--- Start Dataset excerpt ---

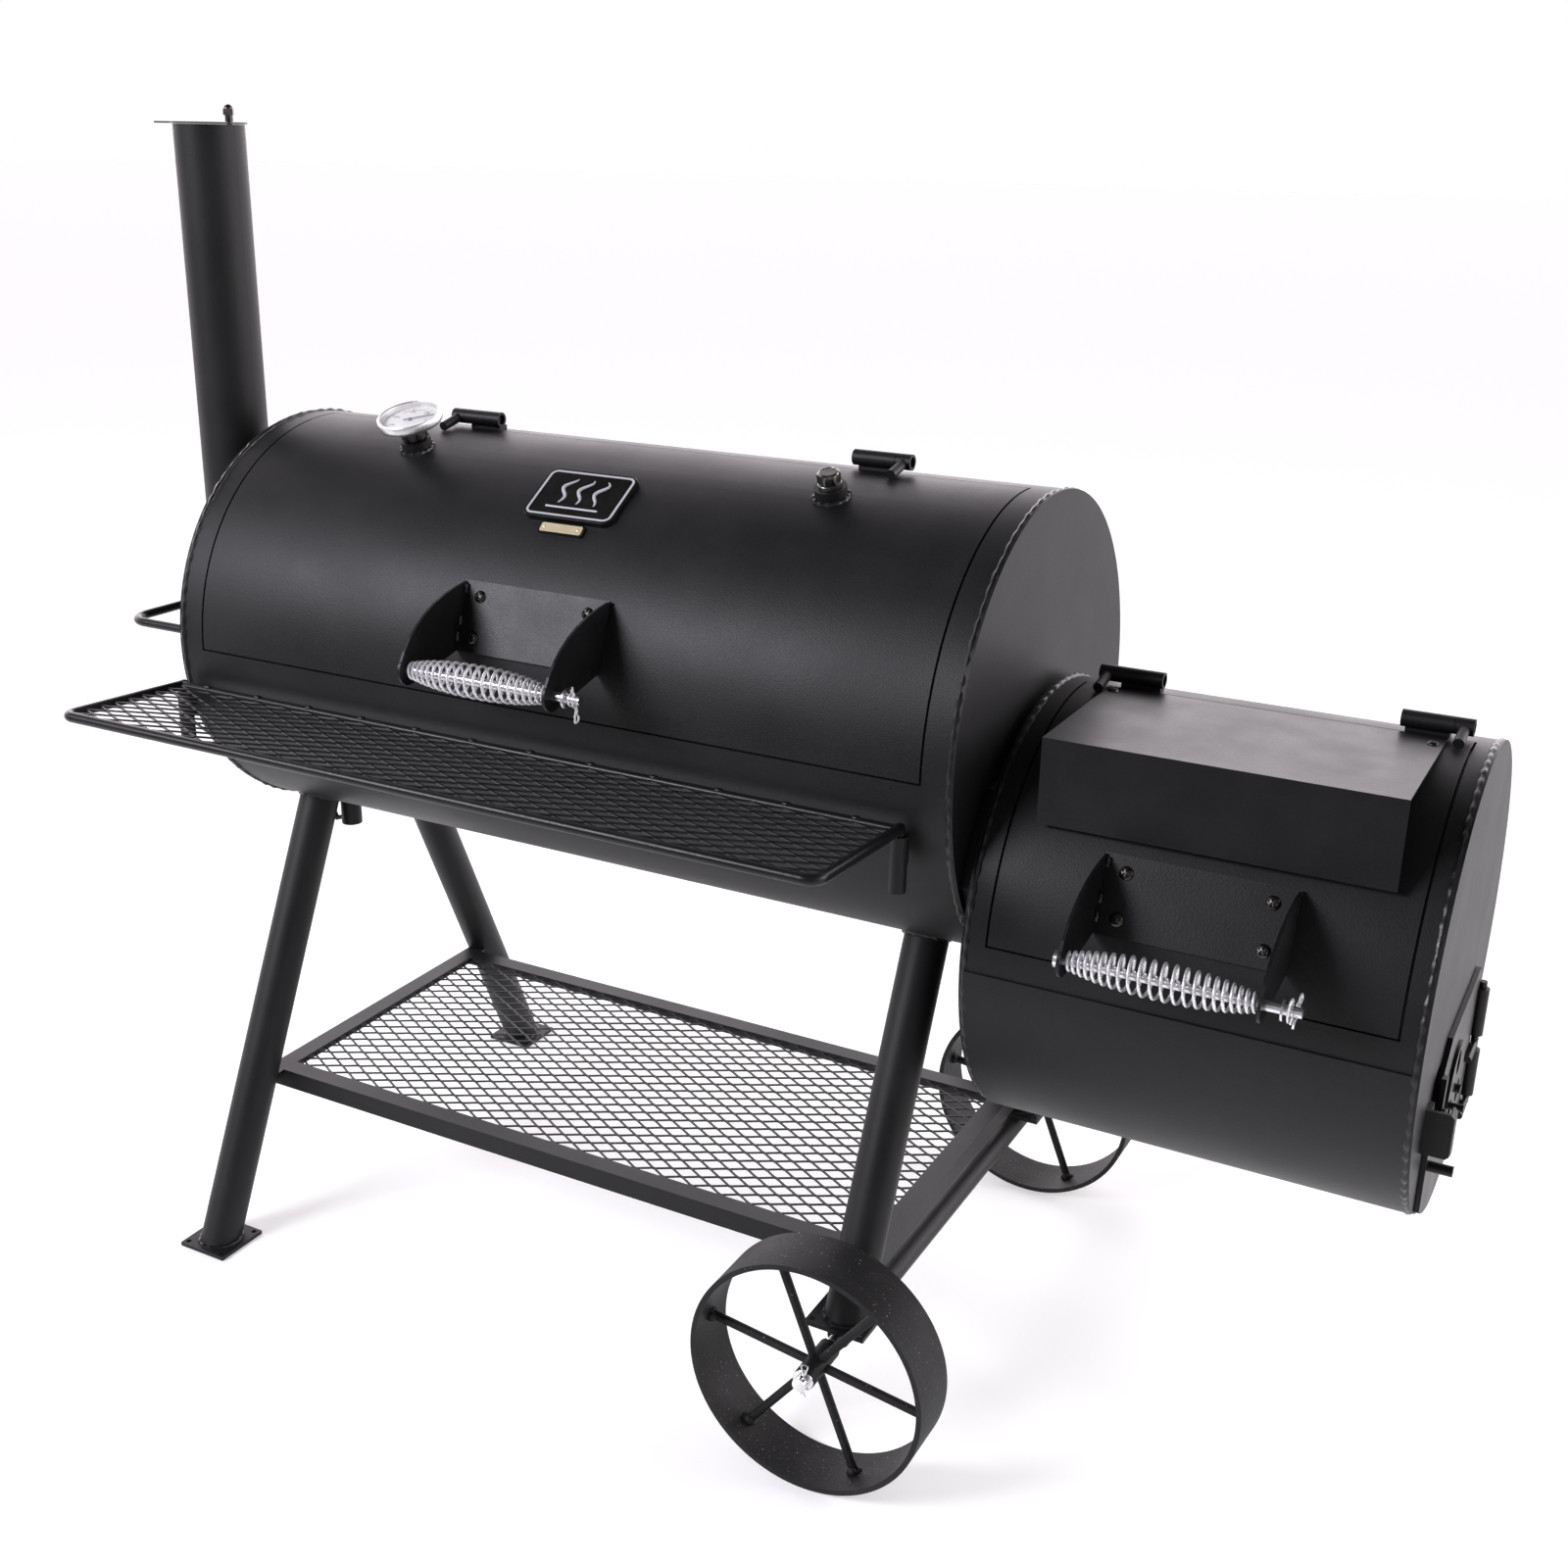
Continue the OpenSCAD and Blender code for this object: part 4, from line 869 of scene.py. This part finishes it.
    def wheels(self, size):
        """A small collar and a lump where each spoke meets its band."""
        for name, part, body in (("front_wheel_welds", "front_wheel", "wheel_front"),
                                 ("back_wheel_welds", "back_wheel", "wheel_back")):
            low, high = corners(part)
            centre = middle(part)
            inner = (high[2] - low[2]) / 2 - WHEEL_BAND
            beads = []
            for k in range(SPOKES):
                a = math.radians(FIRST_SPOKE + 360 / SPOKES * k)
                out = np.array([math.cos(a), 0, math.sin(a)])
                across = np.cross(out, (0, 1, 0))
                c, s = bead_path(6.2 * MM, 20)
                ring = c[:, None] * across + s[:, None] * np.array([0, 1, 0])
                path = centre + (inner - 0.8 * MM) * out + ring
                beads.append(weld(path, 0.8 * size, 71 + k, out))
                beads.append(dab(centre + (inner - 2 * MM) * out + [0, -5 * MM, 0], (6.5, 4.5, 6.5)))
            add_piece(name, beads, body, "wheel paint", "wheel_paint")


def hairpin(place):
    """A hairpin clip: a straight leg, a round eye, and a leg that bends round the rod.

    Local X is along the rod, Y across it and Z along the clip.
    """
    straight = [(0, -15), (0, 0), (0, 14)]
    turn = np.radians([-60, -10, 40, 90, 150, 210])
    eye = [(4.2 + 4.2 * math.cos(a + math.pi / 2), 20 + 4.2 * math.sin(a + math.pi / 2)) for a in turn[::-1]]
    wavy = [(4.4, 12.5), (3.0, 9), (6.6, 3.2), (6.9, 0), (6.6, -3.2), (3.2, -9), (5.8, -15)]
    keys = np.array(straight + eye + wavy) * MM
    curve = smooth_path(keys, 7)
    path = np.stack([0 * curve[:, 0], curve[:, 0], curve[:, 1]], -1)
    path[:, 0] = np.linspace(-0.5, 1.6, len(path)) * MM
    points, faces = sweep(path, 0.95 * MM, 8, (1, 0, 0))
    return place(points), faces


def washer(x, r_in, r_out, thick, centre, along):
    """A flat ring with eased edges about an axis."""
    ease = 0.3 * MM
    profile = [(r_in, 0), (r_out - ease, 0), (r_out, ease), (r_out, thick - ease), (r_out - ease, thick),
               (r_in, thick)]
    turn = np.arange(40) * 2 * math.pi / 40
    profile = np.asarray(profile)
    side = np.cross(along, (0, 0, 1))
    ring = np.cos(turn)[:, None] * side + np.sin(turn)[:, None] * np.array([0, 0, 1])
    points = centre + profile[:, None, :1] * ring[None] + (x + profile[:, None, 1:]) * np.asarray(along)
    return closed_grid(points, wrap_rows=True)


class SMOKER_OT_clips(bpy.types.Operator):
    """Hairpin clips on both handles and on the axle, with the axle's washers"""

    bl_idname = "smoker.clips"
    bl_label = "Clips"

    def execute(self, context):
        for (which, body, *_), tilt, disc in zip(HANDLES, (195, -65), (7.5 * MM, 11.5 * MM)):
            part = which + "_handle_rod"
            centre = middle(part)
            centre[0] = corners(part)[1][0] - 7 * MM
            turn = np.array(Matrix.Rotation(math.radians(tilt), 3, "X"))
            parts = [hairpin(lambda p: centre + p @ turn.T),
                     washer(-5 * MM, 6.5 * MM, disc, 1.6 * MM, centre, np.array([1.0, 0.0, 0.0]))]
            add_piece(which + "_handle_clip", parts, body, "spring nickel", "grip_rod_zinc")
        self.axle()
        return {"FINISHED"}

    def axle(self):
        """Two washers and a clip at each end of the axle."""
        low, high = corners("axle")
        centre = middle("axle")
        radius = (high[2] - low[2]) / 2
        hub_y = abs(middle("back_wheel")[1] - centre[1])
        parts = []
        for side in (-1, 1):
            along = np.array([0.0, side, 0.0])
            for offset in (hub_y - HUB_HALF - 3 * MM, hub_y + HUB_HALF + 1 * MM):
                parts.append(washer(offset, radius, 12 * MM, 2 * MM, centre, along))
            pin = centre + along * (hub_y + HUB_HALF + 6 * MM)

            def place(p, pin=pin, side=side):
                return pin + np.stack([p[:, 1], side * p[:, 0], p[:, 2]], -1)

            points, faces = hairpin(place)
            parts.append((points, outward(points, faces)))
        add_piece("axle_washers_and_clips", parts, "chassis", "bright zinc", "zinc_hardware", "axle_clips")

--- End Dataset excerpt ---

__Job__
Repeat the data precisely, line by line.

__Solution to this problem__
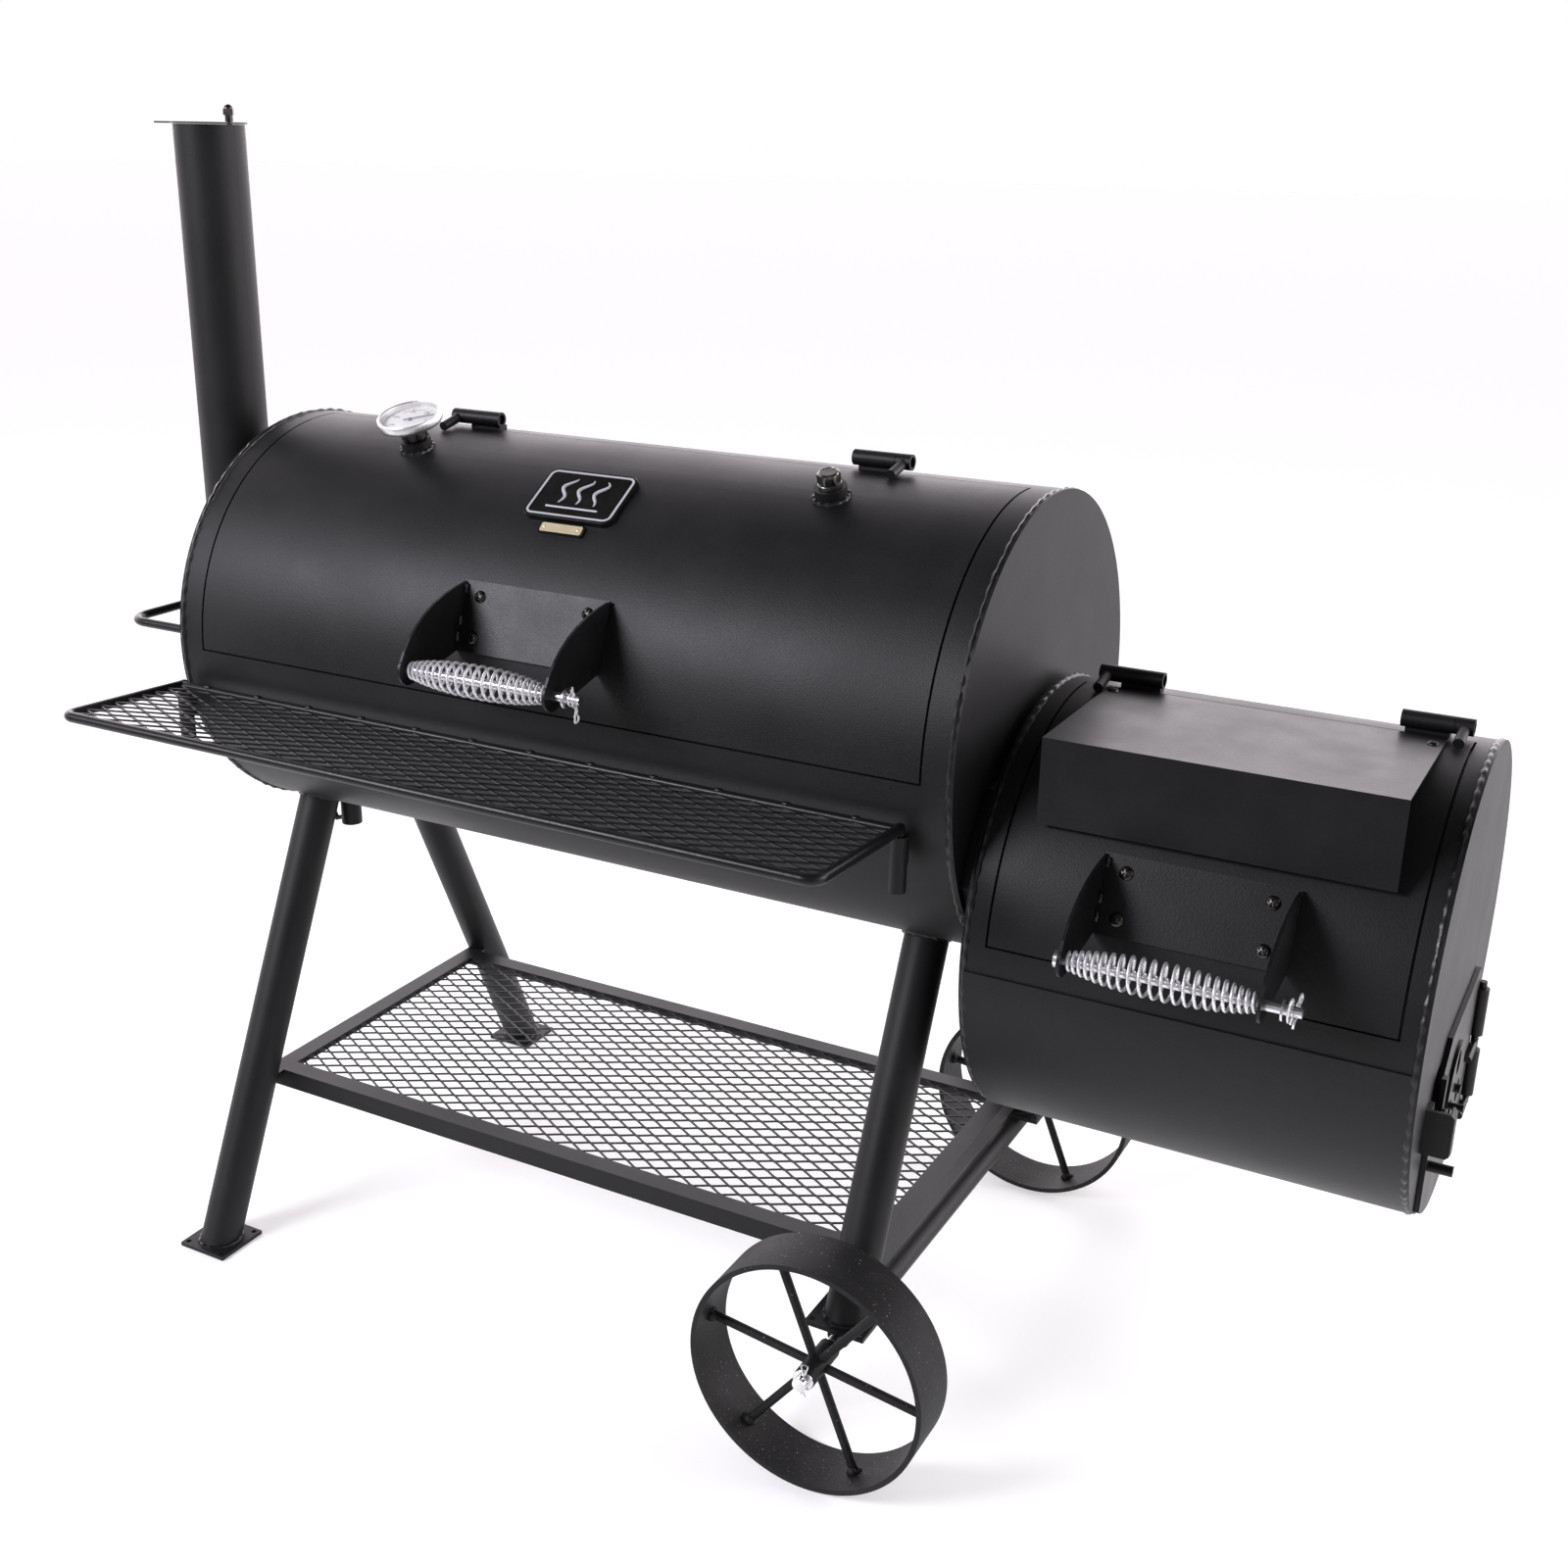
Continue the OpenSCAD and Blender code for this object: part 4, from line 869 of scene.py. This part finishes it.
    def wheels(self, size):
        """A small collar and a lump where each spoke meets its band."""
        for name, part, body in (("front_wheel_welds", "front_wheel", "wheel_front"),
                                 ("back_wheel_welds", "back_wheel", "wheel_back")):
            low, high = corners(part)
            centre = middle(part)
            inner = (high[2] - low[2]) / 2 - WHEEL_BAND
            beads = []
            for k in range(SPOKES):
                a = math.radians(FIRST_SPOKE + 360 / SPOKES * k)
                out = np.array([math.cos(a), 0, math.sin(a)])
                across = np.cross(out, (0, 1, 0))
                c, s = bead_path(6.2 * MM, 20)
                ring = c[:, None] * across + s[:, None] * np.array([0, 1, 0])
                path = centre + (inner - 0.8 * MM) * out + ring
                beads.append(weld(path, 0.8 * size, 71 + k, out))
                beads.append(dab(centre + (inner - 2 * MM) * out + [0, -5 * MM, 0], (6.5, 4.5, 6.5)))
            add_piece(name, beads, body, "wheel paint", "wheel_paint")


def hairpin(place):
    """A hairpin clip: a straight leg, a round eye, and a leg that bends round the rod.

    Local X is along the rod, Y across it and Z along the clip.
    """
    straight = [(0, -15), (0, 0), (0, 14)]
    turn = np.radians([-60, -10, 40, 90, 150, 210])
    eye = [(4.2 + 4.2 * math.cos(a + math.pi / 2), 20 + 4.2 * math.sin(a + math.pi / 2)) for a in turn[::-1]]
    wavy = [(4.4, 12.5), (3.0, 9), (6.6, 3.2), (6.9, 0), (6.6, -3.2), (3.2, -9), (5.8, -15)]
    keys = np.array(straight + eye + wavy) * MM
    curve = smooth_path(keys, 7)
    path = np.stack([0 * curve[:, 0], curve[:, 0], curve[:, 1]], -1)
    path[:, 0] = np.linspace(-0.5, 1.6, len(path)) * MM
    points, faces = sweep(path, 0.95 * MM, 8, (1, 0, 0))
    return place(points), faces


def washer(x, r_in, r_out, thick, centre, along):
    """A flat ring with eased edges about an axis."""
    ease = 0.3 * MM
    profile = [(r_in, 0), (r_out - ease, 0), (r_out, ease), (r_out, thick - ease), (r_out - ease, thick),
               (r_in, thick)]
    turn = np.arange(40) * 2 * math.pi / 40
    profile = np.asarray(profile)
    side = np.cross(along, (0, 0, 1))
    ring = np.cos(turn)[:, None] * side + np.sin(turn)[:, None] * np.array([0, 0, 1])
    points = centre + profile[:, None, :1] * ring[None] + (x + profile[:, None, 1:]) * np.asarray(along)
    return closed_grid(points, wrap_rows=True)


class SMOKER_OT_clips(bpy.types.Operator):
    """Hairpin clips on both handles and on the axle, with the axle's washers"""

    bl_idname = "smoker.clips"
    bl_label = "Clips"

    def execute(self, context):
        for (which, body, *_), tilt, disc in zip(HANDLES, (195, -65), (7.5 * MM, 11.5 * MM)):
            part = which + "_handle_rod"
            centre = middle(part)
            centre[0] = corners(part)[1][0] - 7 * MM
            turn = np.array(Matrix.Rotation(math.radians(tilt), 3, "X"))
            parts = [hairpin(lambda p: centre + p @ turn.T),
                     washer(-5 * MM, 6.5 * MM, disc, 1.6 * MM, centre, np.array([1.0, 0.0, 0.0]))]
            add_piece(which + "_handle_clip", parts, body, "spring nickel", "grip_rod_zinc")
        self.axle()
        return {"FINISHED"}

    def axle(self):
        """Two washers and a clip at each end of the axle."""
        low, high = corners("axle")
        centre = middle("axle")
        radius = (high[2] - low[2]) / 2
        hub_y = abs(middle("back_wheel")[1] - centre[1])
        parts = []
        for side in (-1, 1):
            along = np.array([0.0, side, 0.0])
            for offset in (hub_y - HUB_HALF - 3 * MM, hub_y + HUB_HALF + 1 * MM):
                parts.append(washer(offset, radius, 12 * MM, 2 * MM, centre, along))
            pin = centre + along * (hub_y + HUB_HALF + 6 * MM)

            def place(p, pin=pin, side=side):
                return pin + np.stack([p[:, 1], side * p[:, 0], p[:, 2]], -1)

            points, faces = hairpin(place)
            parts.append((points, outward(points, faces)))
        add_piece("axle_washers_and_clips", parts, "chassis", "bright zinc", "zinc_hardware", "axle_clips")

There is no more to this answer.